According to Garshol, farmhouse ales used to be beers brewed on farms - entirely from raw materials that also came from these farms: The local grain (not necessarily barley, often, especially in the north, rye or oats, sometimes wheat, sometimes potatoes or peas as a source of starch), the spices (almost always juniper, sometimes hops, often a colourful mix of gale, wormwood, caraway, St. John's wort, bitter orange peel, yarrow, tansy, laurel, swamp brier, heather) and the brewer's own yeast strain, which was constantly being bred. And of course these beers were drunk where they were brewed - on the farm, the Norwegian farm somewhere in the beautiful "fjäll" nowhere.
 
Beer was more than just a drink, it was also food and part of living traditions, it was served at rituals and festivals, and a lot of superstition was always involved somehow, Garshol reports. Farmers only brewed under certain constellations of the stars or shouted loudly during yeast pitching to drive away evil spirits (the "vetter") that would otherwise cause the brew to go bad. Modern measuring instruments did not exist, everything was done by feel and old habit.
 

The result

 

Each farm had its own beer, which explains why the term Farmhouse Ale cannot describe a particular style even today. However, the definition that it must be brewed self-sufficiently on farms no longer works today either. Because such farms hardly exist any more.

Surprisingly, Garshol goes beyond the taste of the beer in his definition: Farmhouse Ales taste different from classic, commercial beers (e.g. they are usually hardly/not at all carbonated and always cloudy), he argues, and thus sees the style as actually at home in home brewing. Nevertheless, he fully concedes to breweries that have grown out of a clear Farmhouse Ale tradition that they brew these beers commercially.

 
A yeast wreath from 1877 on display at the Nordic Museum, Djurgården Island in Stockholm, Sweden A yeast wreath from 1877, on display at the Nordic Museum, Djurgården Island in Stockholm, Sweden 

Farmhouse Ales today

 

If, on the other hand, we look at craft breweries that offer so-called "farmhouse ales", the matter is more complicated: can what a young company brews in a (modern) brewery from purchased raw materials with the aim of selling it actually be a farmhouse ale? "Neo-Farmhouse" or "Farmhouse-Replica" would be designations that Garshol would let pass - provided the end product is convincing in terms of taste and care is taken to comply with traditions in terms of raw materials and processes.

And then the case can be like this: Young breweries are inspired by an old tradition to create something new.
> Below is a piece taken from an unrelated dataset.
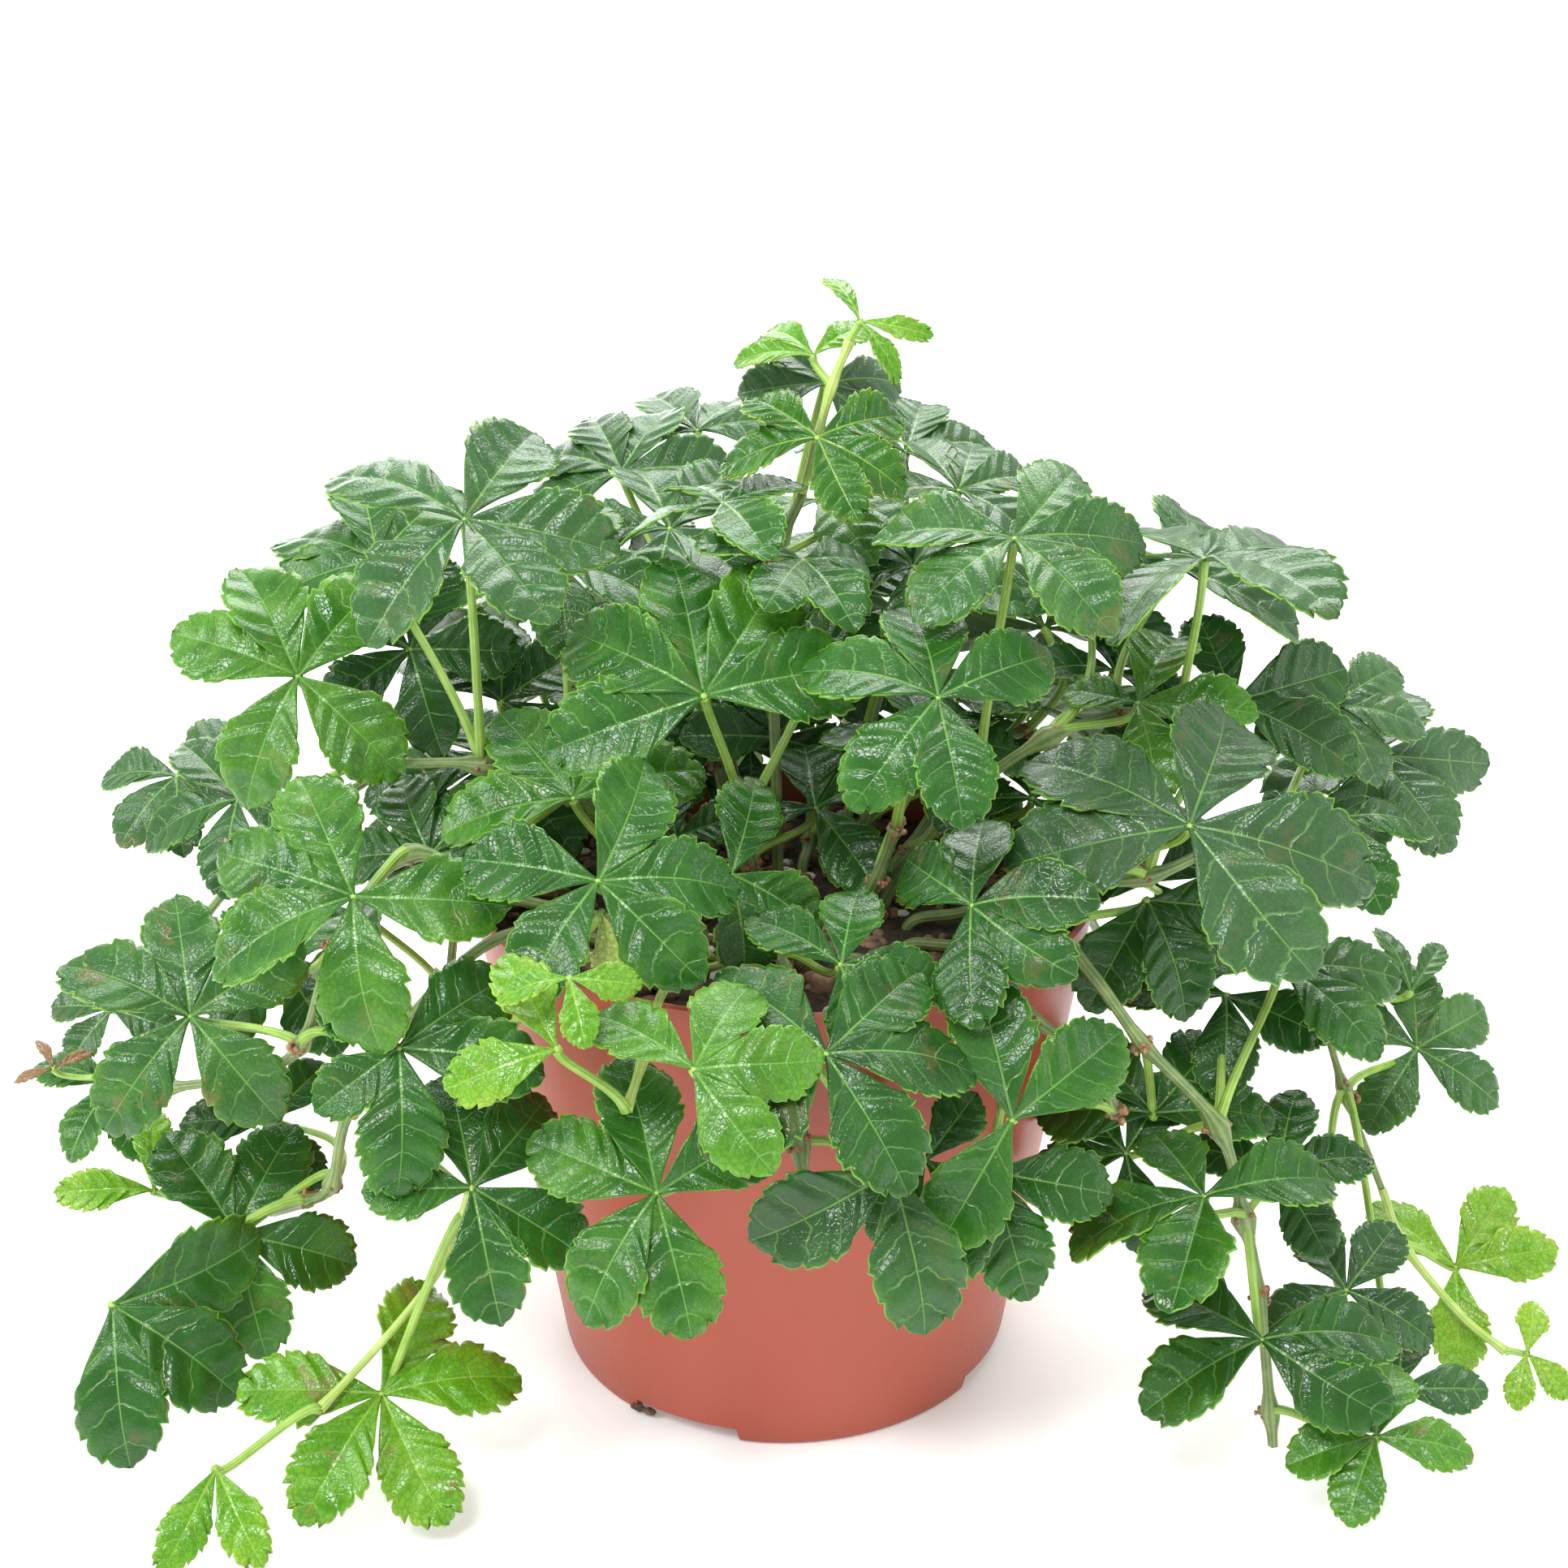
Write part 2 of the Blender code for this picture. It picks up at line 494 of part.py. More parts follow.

This is the case with Dominik Pietsch, founder and managing director of the Flügge brewery in Frankfurt am Main. Of course, he is well aware of the controversial nature of the term Farmhouse Ale. But he often and gladly acts according to its principle: "For example, we always - if possible - use local suppliers of raw materials. And here, everything is on the doorstep of Frankfurt, so you can make great things," says the craft brewer. Beer-wine hybrids, for example.

What also distinguishes the Flügge beers and is in the tradition of the Farmhouse Ales is that Pietsch has a soft spot for Kveik. "It was love at first sight," he says. When the topic of "brewing with Kveik" was discussed in various forums a few years ago and the first yeast banks recognised that there was potential here and they offered the first pure-bred Kveiks, he, still a hobby brewer himself at the time, simply gave it a try.

It is interesting that the Norwegian Garshol does not use kveik as a decisive factor. Although traditional Norwegian farmhouse ales were almost all brewed with kveik.

Originally, "Kveik" was a Norwegian dialect for yeast. In the meantime, however, Garshol defines Kveik as follows: "Kveiks are Saccharomyces cerevisiae, all descended from a single family. They are all related to each other, a separate branch of the family tree for ale yeasts." In traditional farmhouse ale making, the kveik would be carefully cultivated further and further, stored in bottles or dried on cloth or wooden rings (kveikstokkern). So at some point every farm had its very own kveik culture.

 

Kveik - aromatic, racy and warm-hearted

 

All these cultures had one thing in common: Kveiks provide spectacular aromas, like to work at quite warm temperatures, can hold a lot of alcohol and are rapidly fast: pitching temperatures are between 25 and 43 °C, often fermentation is already over after 48 hours. Storage times are almost zero, and many Kveik-fermented beers are already drinkable immediately after fermentation. You don't need much kveik at all - but the kveik needs a relatively large amount of oxygen to work well.

"We have a great urge to play, we like to research and experiment. Actually, not a week goes by that we don't try something new," says Dominik Pietsch from Flügge. "And I was immediately taken with the process with the Kveik, the simple handling is totally convincing: you don't need temperature control, cooling units or a cooling jacket. That made it easier for us to start brewing professionally. Thanks to the Kveik, we were able to get into it cost-effectively."

But even more important for the brewer, of course, was: "With the Kveik, we always end up with a very special, great taste. Super fruity and unique. That translates very well to different styles of beer." And so it is that he uses Kveik in Pale Ales and IPAs as well as in sour and fruit beers.
Admittedly, these beers are not considered Farmhouse Ales. But they are examples of how a (brewing) tradition that should actually be dead, because times have changed, can create something new and thus in a way still continue to have an effect.